Another technique often used is the reference to recommendations and awards – “this car won the J.D. Power blah blah blah award,” for example. This call to authority makes the claims of the ads seem more real – “see, this respected third party agrees with us.”
The antidote is simple. Follow up on those claims. If a car won an award, check out that award. Check out the reputation of that award, Use more than one source – and find your own sources.
“Get them before they’re gone” is often a simple spur to convince people to take action quickly. Think of Black Friday and the hordes of people chasing sales that will disappear if you don’t jump on board.
Scarcity is powerful. It calls to our fear of doing without. We might miss something of great value. We might miss a great opportunity. And we might wind up being one of the ones without.
Two antidotes really work here. First, surround yourself with people who don’t care if they’re doing without. Use peer pressure to your advantage to counteract the power of scarcity (and the “haves” and “have nots”). Second, find out for yourself if the opportunity really is scarce. Quite often, the “big sale” isn’t really much of a sale at all – just ordinary prices with some very clever window dressing to push your “scarcity” button.
Is Influence: The Psychology of Persuasion Worth Reading?
If you have an interest (as I do) on how marketers (and others – including writers, I suppose) persuade you to certain ideas and also how to resist those tactics of persuasion, Influence: The Psychology of Persuasion is an utterly fascinating read.
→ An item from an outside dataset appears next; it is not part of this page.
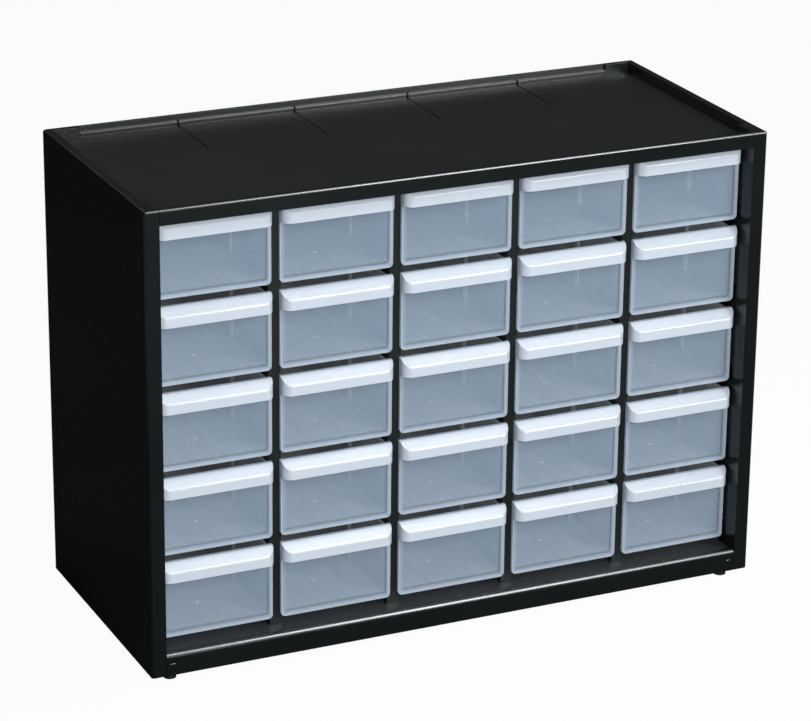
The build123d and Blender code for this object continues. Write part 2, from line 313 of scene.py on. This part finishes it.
def black_moulding(name, settings, dullness=0.0):
    """Glossy black plastic with a faint mould texture, duller on the tray, with a painted reflection
    of the drawer fronts on the deck.
    """
    shop = MaterialShop(name)
    haze = shop.noise(14.0)
    grain = shop.noise(1400.0, 2.0)
    waves = shop.noise(60.0, 2.0)
    lighter = tuple(channel * 1.6 for channel in settings.case_colour)
    unpainted_black = shop.blend(haze, colour4(settings.case_colour), colour4(lighter))
    x, y, z = shop.axes()
    inside = x.over(CAD_LOW.x + BORDER) * (1 - x.over(CAD_HIGH.x - BORDER))
    # painted reflection: mask of the deck strip in front of the drawers that gets the lighter colour
    deck_reflection_mask = inside * y.over(SILL_BACK) * (1 - y.over(FRONTS_Y + DECK_REFLECTION_DEPTH))
    deck_reflection_mask = deck_reflection_mask * (1 - z.over(DECK_TOP + DECK_REFLECTION_HEIGHT))
    on_tray = inside * y.over(CAD_LOW.y + RAIL) * (1 - y.over(CAD_HIGH.y - BORDER))
    on_tray = on_tray * z.over(TRAY_TOP - TRAY_BAND) * (1 - z.over(TRAY_TOP + TRAY_BAND))
    roughness = settings.case_roughness + dullness + on_tray * TRAY_DULLNESS
    return shop.finish(
        {
            "Base Color": shop.blend(deck_reflection_mask, unpainted_black, colour4(DECK_REFLECTION_COLOUR)),
            "Roughness": roughness + (haze - 0.5) * 0.1,
            "Specular IOR Level": 0.5,
            "Normal": shop.bump(grain * 0.3 + waves, MOULD_TEXTURE),
        }
    )


def frosted_drawer(name, settings):
    """Milky see-through plastic, denser in the pull lip and at the filling mark, with a painted glow
    along a front's edges and a painted cool sheen on the front.
    """
    shop = MaterialShop(name)
    x, y, z = shop.axes()
    across = (x - FIRST_LEFT).repeated(COLUMN_PITCH)
    up = (z - FIRST_LOW).repeated(ROW_PITCH)
    to_side = across.lower_of(FRONT_WIDTH - across)
    to_end = up.lower_of(FRONT_HEIGHT - up)
    in_plate = 1 - y.over(PLATE_BACK)
    lip = 1 - y.over(LIP_BACK)
    cloud = shop.noise(30.0)
    frost = shop.noise(2600.0, 2.0)
    flow = shop.noise(FLOW_SCALE, 2.0, FLOW_STRETCH)

    # each mask is full near its edge or middle and then fades
    # painted highlight: the band along a front's edges stands in for light caught inside them; the
    # lip and the filling mark are really denser
    edge = (1.2 - to_side.lower_of(to_end) / EDGE_GLOW_BAND).cut_to_unit() * in_plate
    off_gate = across - FRONT_WIDTH / 2
    along = y - GATE_Y
    gate = (1.6 - (off_gate * off_gate + along * along) / GATE_PATCH ** 2).cut_to_unit()
    gate = gate * (1 - up.over(GATE_PATCH_TOP))
    density_and_edge_glow = (edge * EDGE_GLOW_SHARE + lip + gate).cut_to_unit()

    # painted sheen: the front plate gets the bluer colour, its box the plastic's neutral tint
    plain = shop.blend(in_plate, colour4(settings.box_colour), colour4(settings.front_tint_and_cool_sheen))
    cover = settings.box_cover + in_plate * (settings.front_cover - settings.box_cover)
    cover = cover + (flow - 0.5) * (1 - in_plate) * FLOW_SHARE
    cover = cover + density_and_edge_glow * (DENSE_AND_GLOW_COVER - cover)
    cover = cover + gate * (1 - cover)
    return shop.finish(
        {
            "Base Color": shop.blend(density_and_edge_glow, plain, colour4(MILKY)),
            "Roughness": 0.15 + cloud * 0.1,
            "IOR": 1.5,
            "Alpha": cover.cut_to_unit(),
            "Normal": shop.bump(frost * 0.4 + cloud, MOULD_TEXTURE),
        }
    )


def foot_rubber(name, settings):
    """Dull black rubber."""
    shop = MaterialShop(name)
    grain = shop.noise(1800.0)
    return shop.finish(
        {
            "Base Color": colour4(settings.foot_colour),
            "Roughness": 0.62 + grain * 0.15,
            "Normal": shop.bump(grain, 0.03 * MM),
        }
    )


# ---------------------------------------------------------------- meshes

def merged_copy(node):
    """Copy of a node's mesh with its loose triangles joined and its flat faces whole."""
    shape = bmesh.new()
    shape.from_mesh(frame["nodes"][node].data)
    bmesh.ops.remove_doubles(shape, verts=shape.verts, dist=0.002 * MM)
    bmesh.ops.dissolve_limit(
        shape,
        angle_limit=math.radians(0.5),
        verts=shape.verts,
        edges=shape.edges,
        use_dissolve_boundaries=False,
    )
    return shape


def lower_left(node):
    """Lowest corner of a node's box, on its left and front."""
    corners = [vertex.co for vertex in frame["nodes"][node].data.vertices]
    return Vector(min(corner[axis] for corner in corners) for axis in range(3))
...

For me, it was one of the most enjoyable and thought-provoking books I’ve read this year.
To get real value out of this book, however, you have to invest in some introspection. Unlike many books that I review, it doesn’t simply provide you with a checklist of things to do. Instead, it points you in directions for you to think about the decisions you make and lead you in better directions. Similarly, if you have a career in which you persuade people (like writing, for example), the ideas in this book can help sharpen your persuasive skills quite a bit.
If this sounds intriging to you, pick Influence: The Psychology of Persuasion, without question. It’s an excellent read and one of my favorite books I’ve read this year.